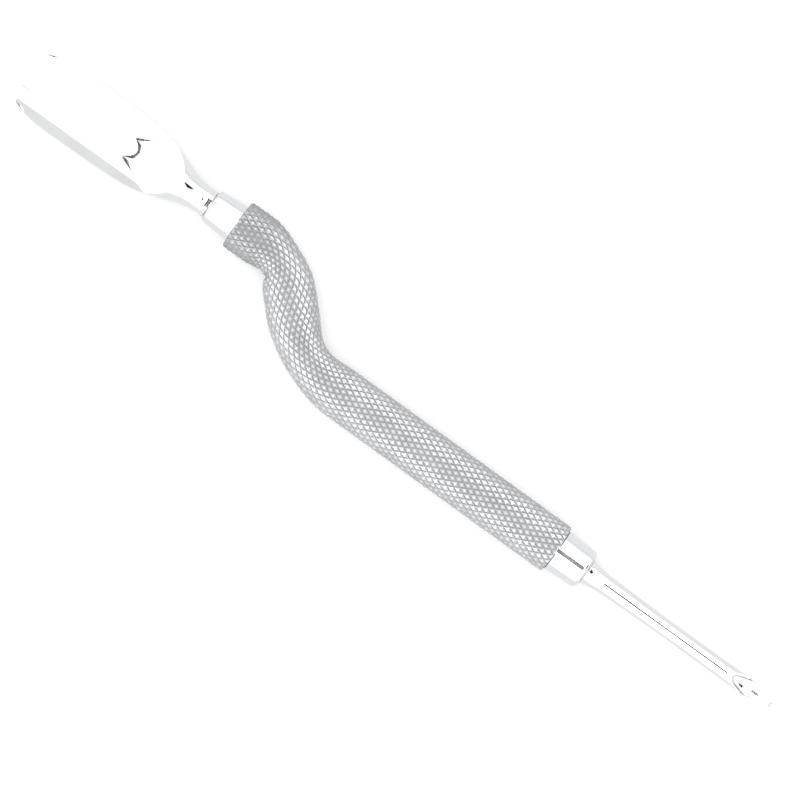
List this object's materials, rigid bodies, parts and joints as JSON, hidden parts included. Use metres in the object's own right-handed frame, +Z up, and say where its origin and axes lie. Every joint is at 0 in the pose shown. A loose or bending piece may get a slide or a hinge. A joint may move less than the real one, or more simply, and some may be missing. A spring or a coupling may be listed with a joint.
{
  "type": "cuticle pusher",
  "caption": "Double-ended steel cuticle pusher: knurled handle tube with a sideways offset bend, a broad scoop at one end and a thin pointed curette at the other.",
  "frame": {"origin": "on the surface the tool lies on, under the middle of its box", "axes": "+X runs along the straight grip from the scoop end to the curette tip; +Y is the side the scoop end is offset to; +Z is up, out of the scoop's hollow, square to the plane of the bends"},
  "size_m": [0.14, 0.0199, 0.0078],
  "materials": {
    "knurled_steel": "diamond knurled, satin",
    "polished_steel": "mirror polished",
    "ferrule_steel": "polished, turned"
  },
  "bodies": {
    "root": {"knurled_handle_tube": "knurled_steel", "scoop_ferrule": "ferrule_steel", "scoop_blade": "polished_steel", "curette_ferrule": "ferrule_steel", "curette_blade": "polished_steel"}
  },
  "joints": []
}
+ + + +
__DIRECTIVE__:
The whole listing above needs to be written out again exactly.

__REPLY TO THE EXERCISE__:
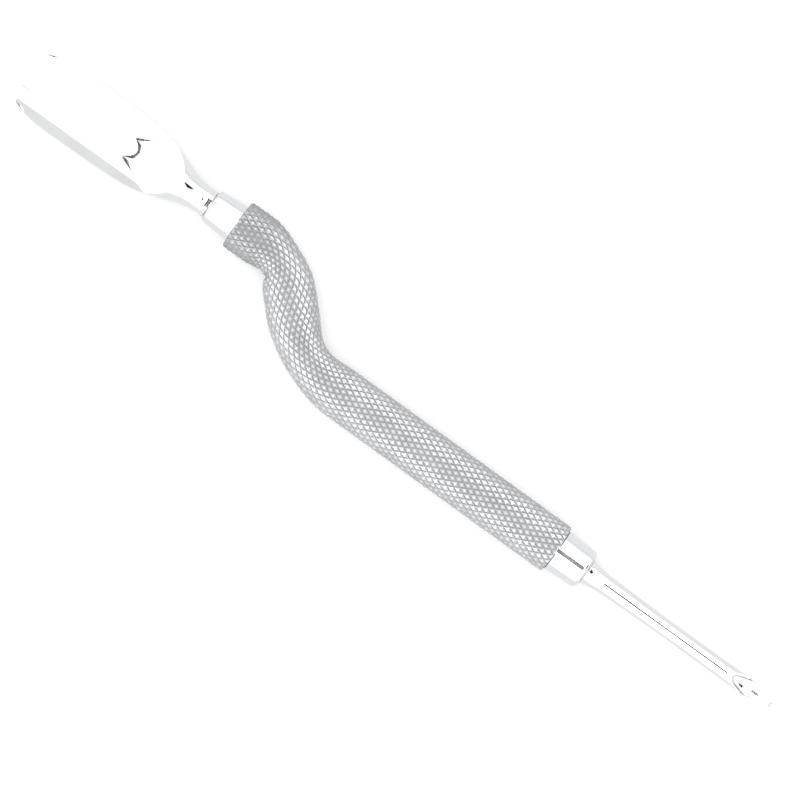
List this object's materials, rigid bodies, parts and joints as JSON, hidden parts included. Use metres in the object's own right-handed frame, +Z up, and say where its origin and axes lie. Every joint is at 0 in the pose shown. A loose or bending piece may get a slide or a hinge. A joint may move less than the real one, or more simply, and some may be missing. A spring or a coupling may be listed with a joint.
{
  "type": "cuticle pusher",
  "caption": "Double-ended steel cuticle pusher: knurled handle tube with a sideways offset bend, a broad scoop at one end and a thin pointed curette at the other.",
  "frame": {"origin": "on the surface the tool lies on, under the middle of its box", "axes": "+X runs along the straight grip from the scoop end to the curette tip; +Y is the side the scoop end is offset to; +Z is up, out of the scoop's hollow, square to the plane of the bends"},
  "size_m": [0.14, 0.0199, 0.0078],
  "materials": {
    "knurled_steel": "diamond knurled, satin",
    "polished_steel": "mirror polished",
    "ferrule_steel": "polished, turned"
  },
  "bodies": {
    "root": {"knurled_handle_tube": "knurled_steel", "scoop_ferrule": "ferrule_steel", "scoop_blade": "polished_steel", "curette_ferrule": "ferrule_steel", "curette_blade": "polished_steel"}
  },
  "joints": []
}